Every day, cyber threat intelligence firm RiskIQ hoovers up terabytes of internet data. It concentrates on the internet infrastructure and how it functions, gathering up domains, IP addresses, email addresses and web page materials. It does this on behalf of its customers. With booming cloud and social media, not only is there no longer a perimeter to defend, companies often don’t even know what they have to defend.
The attack surface is expanding, and attackers target company brands, suppliers and customers across the internet as well as companies’ own data centers. RiskIQ scans the internet to see what, where and how its customers might be vulnerable.
“We collect crawled web pages, mobile apps, social media profiles and more so that we can identify what our clients own online, so they in turn can identify any vulnerabilities or risks — down to, for example, criminal or malicious actors who may be attempting to masquerade as their business in an effort to go after their employees, or customers, and so on,” explained Brandon Dixon, RiskIQ VP of product.
“We use web crawlers,” he told SecurityWeek, “which we call ‘virtual users’ because they have been instrumented to be able to scroll through a page as if they were a normal internet-browsing user.” This instrumentation became necessary soon in the company’s existence because malevolent actors began to recognize RiskIQ, and began to design their own resources to block or divert the crawlers.
“We run about 2 billion virtual user requests every day,” continued Dixon. “The virtual users follow a natural path across the internet — so, for example, they might conduct a Google search on a keyword of importance to a customer of ours. When it finds a link of relevance, the virtual user clicks on the link, visits and interrogates the page, and visits the links contained on that page. For each page we visit, we grab and save the content, grab all the remote sources from which the page is constructed, and all of the cookies and session information.”
So far, RiskIQ has gathered approximately 6 petabytes of data. That’s 6,000,000 gigabytes. Some of the gathered data is held for 60 days before being aged out — but the metadata is stored forever.
The company also scans the internet and gathers mobile apps. “One of our other methods of collecting data,” said Dixon, “is to do weekly — effectively continuous — internet scans. We run an entire sweep of the IPv4 space, looking for IP addresses that are online, and services they may be running. We’ll scan up to 111 ports, in some cases allowing customers to specify a specific port.” As a result, RiskIQ is able to identify servers online, the services they’re running, and whether they are on or off.
“We’re also downloading as many mobile app stores as possible,” he added; “including the Android store and whatever we can get our hands on from Apple — and a number of third-party global app stores and underground mobile app stores. Where possible we decompile the apps to see what permissions they use and if they call out to any blacklisted URLs.”
The analysis of this data allows RiskIQ to provide its customers with an overview of threats to their wider internet estate. The analysis is performed in the company’s own pipeline. “Any time we collect data,” explained Dixon, “it enters that pipeline and we apply pretty complex proprietary policies that allow us to admit an event whenever something satisfies the policy.
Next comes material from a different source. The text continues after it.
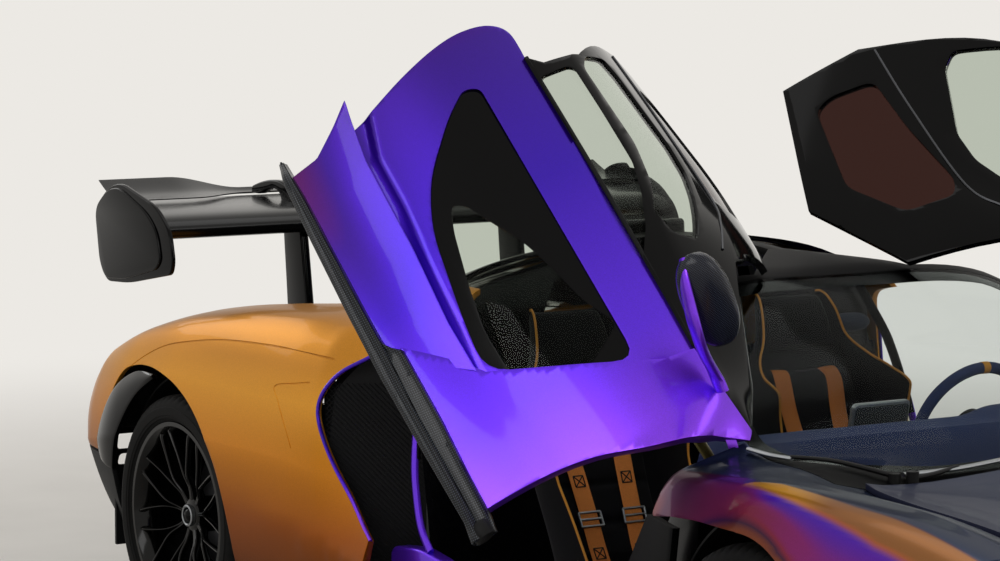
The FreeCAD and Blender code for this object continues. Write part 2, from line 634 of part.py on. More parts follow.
def upright(axle_x, centre_z, y_out, caliper_side):
    """The upright that carries the hub, with the brake caliper straddling the disc."""
    thick, half, top = 36, 46, 104
    corner = [(24, top), (half, top - 30)]
    quarters = corner + [(u, -w) for u, w in reversed(corner)]
    quarters += [(-u, -w) for u, w in corner] + [(-u, w) for u, w in reversed(corner)]
    plate = prism_xz([(axle_x + u, centre_z + w) for u, w in quarters], y_out, y_out + thick)
    studs = Part.makeCylinder(9, 2 * top + 26, V(axle_x, y_out + 13, centre_z - top - 13))
    inner, outer = y_out + 24, y_out - 68
    ring = rod(V(axle_x, inner, centre_z), V(axle_x, outer, centre_z), 212)
    ring = ring.cut(rod(V(axle_x, inner, centre_z), V(axle_x, outer, centre_z), 118))
    near, far = sorted((axle_x + caliper_side * 80, axle_x + caliper_side * 220))
    caliper = ring.common(block(near, far, outer, inner, centre_z - 85, centre_z + 85))
    slot = rod(V(axle_x, y_out - 1, centre_z), V(axle_x, y_out - 46, centre_z), dim["disc_radius"] + 6)
    near, far = sorted((axle_x + caliper_side * 30, axle_x + caliper_side * 125))
    bracket = block(near, far, y_out, y_out + 24, centre_z - 40, centre_z + 40)
    return plate.fuse([studs, caliper.cut(slot), bracket])


knuckle = upright(front_axle, axle_height, kingpin - 13, -1)
part("knuckle_right", knuckle)
part("knuckle_left", mirrored(knuckle))
hub_y = -dim["rear_wheel_y"]
rear_hub = upright(rear_axle, rear_height, hub_y + 67, 1)
rear_arms = [wishbone(rear_axle, hub_y + 80, -360, rear_height + dz, 150) for dz in (-128, 128)]
shaft = rod(V(rear_axle, hub_y + 90, rear_height), V(rear_axle, -200, rear_height), 22)
part("rear_hubs", both(rear_hub.fuse(rear_arms).fuse(shaft)))

# Gearbox, with the rear crash bar behind it and the threaded socket for a towing eye
TOW_Y, TOW_Z, TOW_RADIUS, TOW_FROM, TOW_TO = 250, 445, 9, -2265, -2205
gearbox = block(rear_axle - 200, -1255, -200, 200, 180, 560)
rails = [block(-2205, rear_axle - 200, y - 20, y + 20, 425, 465) for y in (-170, 170)]
crash_bar = block(-2235, -2205, -520, 520, 427, 463)
tow_boss = rod(V(TOW_TO, TOW_Y, TOW_Z), V(TOW_FROM, TOW_Y, TOW_Z), 17)
tow_bore = rod(V(TOW_TO + 1, TOW_Y, TOW_Z), V(TOW_FROM - 1, TOW_Y, TOW_Z), TOW_RADIUS)
part("gearbox", gearbox.fuse(rails + [crash_bar, tow_boss]).cut(tow_bore))

# Wheels: the outboard side of each is drawn towards +Y


def across_of(axle):
    """A function for a sketch term that lies an inset inside one edge of the tyre's width."""
    return lambda sign, inset: (f"{axle}_tyre_width", sign * 0.5, -sign * inset)


def tyre(name, axle):
    body = body_piece(name)
    outer, seat_radius = f"{axle}_tyre_radius", f"{axle}_rim_radius"
    across = across_of(axle)
    bead = [(seat_radius, -4, 20), (seat_radius, 2, 20), (seat_radius, 34, 1)]
    outside = bead + [(outer, -20, 6), (outer, -7, 22)]
    inside = [(outer, -22, 30), (seat_radius, 34, 16), (seat_radius, -4, 38)]
    section = [((alias, 1, offset), across(-1, inset)) for alias, offset, inset in outside]
    section += [((outer, 1, 0), across(-1, 52)), ((outer, 1, 0), across(1, 52))]
    section += [((alias, 1, offset), across(1, inset)) for alias, offset, inset in reversed(outside)]
    section += [((alias, 1, offset), across(1, inset)) for alias, offset, inset in reversed(inside)]
    section += [((alias, 1, offset), across(-1, inset)) for alias, offset, inset in inside]
    revolve(body, name + "_ring", section)
    return body


def rim(name, axle):
    """Hub with the brake disc, Y spokes and the barrel, which turn together."""
    body = body_piece(name)
    flange = f"{axle}_rim_radius"
    across = across_of(axle)
    hub = [
        (0, across(1, 26)), (34, across(1, 26)), (38, across(1, 32)), (58, across(1, 34)),
        (62, across(1, 54)), (50, across(1, 70)), (50, -12), (78, -28), (("disc_radius", 1, 0), -28),
        (("disc_radius", 1, 0), ("disc_thickness", -1, -28)), (0, ("disc_thickness", -1, -28)),
    ]
    revolve(body, name + "_hub", hub)
    spoke = [
        (40, -11), (108, -9), (flange, -30, -50), (flange, -27, -37), (130, 0), (flange, -27, 37),
        (flange, -30, 50), (108, 9), (40, 11),
    ]
    spoke = [((p[0], 1, p[1]), p[2]) if len(p) == 3 else p for p in spoke]
    arm = body.newObject("PartDesign::Pad", name + "_spoke")
    profile = bound_sketch(body, name + "_spoke_profile", [spoke], "XZ_Plane")
    profile.setExpression("AttachmentOffset.Base.z", f"-dimensions.{axle}_tyre_width / 2 + 46")
    arm.Profile = profile
    arm.Length = 24
    arm.Midplane = True
    doc.recompute()
    pattern = body.newObject("PartDesign::PolarPattern", name + "_spokes")
    pattern.Originals = [arm]
    pattern.Axis = (origin_feature(body, "Y_Axis"), [""])
    pattern.Angle = 360
    pattern.setExpression("Occurrences", "dimensions.spoke_count")
    doc.recompute()
    body.Tip = pattern
    half = [(0, 10), (0, 17), (-14, 20), (-26, 62)]
    section = [((flange, 1, offset), across(-1, inset)) for offset, inset in half]
    section += [((flange, 1, offset), across(1, inset)) for offset, inset in reversed(half)]
    back = [(-12, 10), (-24, 24), (-34, 64)]
    section += [((flange, 1, offset), across(1, inset)) for offset, inset in back]
    section += [((flange, 1, offset), across(-1, inset)) for offset, inset in reversed(back)]
    revolve(body, name + "_barrel", section)
    return body


WHEELS = [
    ("front_right", "front", RIGHT),
    ("front_left", "front", LEFT),
    ("rear_right", "rear", RIGHT),
    ("rear_left", "rear", LEFT),
]
for name, axle, side in WHEELS:
    spot = V(dim[f"{axle}_axle"], side * dim[f"{axle}_wheel_y"], dim[f"{axle}_tyre_radius"])
    turn = FreeCAD.Rotation(V(0, 0, 1), 180 if side == RIGHT else 0)
    tyre(f"tyre_{name}", axle).Placement = FreeCAD.Placement(spot, turn)
    rim(f"rim_{name}", axle).Placement = FreeCAD.Placement(spot, turn)

# Steering wheel, centre screen, engine and exhaust pipes, from primitives


def primitive(kind, name, placement=None, **sizes):
    item = doc.addObject(kind, name)
    for key, value in sizes.items():
        if isinstance(value, str):
            item.setExpression(key, f"dimensions.{value}")
        else:
            setattr(item, key, value)
    if placement is not None:
        item.Placement = placement
    return item


def at(x, y, z, rotation=None):
    return FreeCAD.Placement(V(x, y, z), rotation or FreeCAD.Rotation())


grip_sizes = {"Radius1": "steering_wheel_radius", "Radius2": "steering_grip_radius"}
grip = primitive("Part::Torus", "steering_grip", **grip_sizes)
boss = primitive("Part::Cylinder", "steering_boss", at(0, 0, -42), Radius=36, Height=46)
column = primitive("Part::Cylinder", "steering_column", at(0, 0, -230), Radius=26, Height=190)
cross = primitive("Part::Box", "steering_cross", at(-15, -160, -14), Length=30, Width=320, Height=14)
stem = primitive("Part::Box", "steering_stem", at(0, -18, -14), Length=160, Width=36, Height=14)
steering_wheel = doc.addObject("Part::MultiFuse", "steering_wheel")
steering_wheel.Shapes = [grip, boss, column, cross, stem]
tilt = FreeCAD.Rotation(V(0, 1, 0), dim["column_tilt"] - 90)
steering_wheel.Placement = FreeCAD.Placement(column_start, tilt)
steering_wheel.Label = "steering_wheel"
parts.append(steering_wheel)

screen_place = at(455, -90, 690, FreeCAD.Rotation(V(0, 1, 0), 12))
screen = primitive("Part::Box", "centre_screen", screen_place, Length=14, Width=180, Height=150)
parts.append(screen)
engine_sizes = {"Length": "engine_length", "Width": "engine_width", "Height": "engine_height"}
engine = primitive("Part::Box", "engine_block", at(-1250, -280, 190), **engine_sizes)
parts.append(engine)

pipes = []
for i, pipe_y in enumerate((-95, 0, 95)):
    lean = FreeCAD.Rotation(V(0, 0, 1), pipe_line)
    outside = primitive("Part::Cylinder", f"pipe_{i}", Radius="pipe_radius", Height="pipe_length")
    bore = primitive("Part::Cylinder", f"pipe_bore_{i}", Radius="pipe_bore", Height="pipe_length")
    pipe = doc.addObject("Part::Cut", f"exhaust_pipe_{i}")
    pipe.Base, pipe.Tool = outside, bore
    pipe.Placement = FreeCAD.Placement(V(-1840, pipe_y, 700), lean)
    pipes.append(pipe)
exhaust = doc.addObject("Part::Compound", "exhaust_tips")
exhaust.Links = pipes
parts.append(exhaust)

doc.recompute()
for item in doc.Objects:
    if "Invalid" in item.State or "Error" in item.State:
        raise RuntimeError(f"{item.Label} failed: {item.State}")
os.makedirs("parts", exist_ok=True)
for piece in parts:
    if piece.Shape.isNull() or not piece.Shape.isValid():
        raise RuntimeError(f"{piece.Label} has no valid shape")
    piece.Shape.exportStep(f"parts/{piece.Label}.step")
print(len(parts), "pieces")
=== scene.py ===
import bpy
import bmesh
import math
from mathutils import Matrix, Vector


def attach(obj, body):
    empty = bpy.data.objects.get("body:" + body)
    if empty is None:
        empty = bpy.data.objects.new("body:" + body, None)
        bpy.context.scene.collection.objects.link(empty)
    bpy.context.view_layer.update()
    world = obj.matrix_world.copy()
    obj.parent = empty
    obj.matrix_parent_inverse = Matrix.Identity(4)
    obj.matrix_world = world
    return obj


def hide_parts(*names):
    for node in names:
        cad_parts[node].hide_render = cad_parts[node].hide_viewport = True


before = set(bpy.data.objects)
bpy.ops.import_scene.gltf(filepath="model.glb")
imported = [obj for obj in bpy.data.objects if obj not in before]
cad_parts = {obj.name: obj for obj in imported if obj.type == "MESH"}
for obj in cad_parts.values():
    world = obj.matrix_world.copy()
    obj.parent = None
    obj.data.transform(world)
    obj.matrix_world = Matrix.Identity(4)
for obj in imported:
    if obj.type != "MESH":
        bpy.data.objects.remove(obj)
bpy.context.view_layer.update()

scene = bpy.context.scene
mm = 0.001  # every table below is in millimetres, X forward, Y left, Z up
outside = 1100  # further out than any side of the car
overhead = 1300  # higher than the roof
carSides = ((-1, "right"), (1, "left"))

# materials


def srgb(hexValue):
    # the linear colour behind a hex code
    channels = [int(hexValue[i:i + 2], 16) / 255 for i in (1, 3, 5)]
    linear = [c / 12.92 if c <= 0.04045 else ((c + 0.055) / 1.055) ** 2.4 for c in channels]
    return (*linear, 1.0)


def addNode(tree, kind, inputs=None, into=None, **settings):
    # an input is a value, or the node or socket that feeds it; into is the socket that the new node feeds
    item = tree.nodes.new(kind)
    for key, value in settings.items():
        setattr(item, key, value)
    for key, value in (inputs or {}).items():
        source = value.outputs[0] if isinstance(value, bpy.types.Node) else value
        if isinstance(source, bpy.types.NodeSocket):
            tree.links.new(source, item.inputs[key])
        else:
            item.inputs[key].default_value = value
    if into is not None:
        tree.links.new(item.outputs[0], into)
    return item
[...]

This could be something that our customers define as interesting, or something our research team has defined as interesting — or it could just be a generic feed including, for example, a known bad/malicious event or item.”
This is a huge mass of analyzed internet data. Each year, RiskIQ compiles some of that data to generate an ‘evil internet minute’ report (PDF). “It brings that missing sense of scale to all the malicious things that happen on the internet,” he told SecurityWeek. “People don’t generally have this amount of data available to them. We’re in a unique position. Not only do we observe these things, we can provide a pretty heavy statistic around what is happening online for the majority of people that we serve, and we collect from.”
That sense of scale is sobering. This year’s Evil Internet Minute depicts a range of bad things that happen on the internet every minute of every day. This year’s report, published this month, shows 0.17 blacklisted mobile apps are produced every minute (that is, one in every 6 minutes of every day). 0.21 of a new phishing domain is spun up every minute (that is, one every five minutes). 9.2 malvertising incidents occur every minute. 0.05 new hosts running crypto mining malware appear every minute (that is, one new one every 20 minutes). And four potentially vulnerable web components are discovered.
“When brands understand what they look like from the outside-in,” notes an associated blog post, “they can begin developing a digital threat management strategy that allows them to discover everything associated with their organization on the internet, both legitimate and malicious, and monitor it for potentially devastating cyber-attacks.”
Last month, researchers at RiskIQ connected some the dots in this huge database and discovered that the small Ticketmaster breach reported in June 2018 was actually just a small part of a major campaign, known as Magecart, designed to steal users’ payment details. Incidentally, the Evil Internet Minute notes that there are 0.07 new Magecart incidents (about one in every 14 minutes) somewhere on the internet.
San Francisco, Calif.-based RiskIQ raised $30.5 million in a Series C funding round led by Georgian Partners in November 2016. It brought the total raised by the firm to $65.5 million.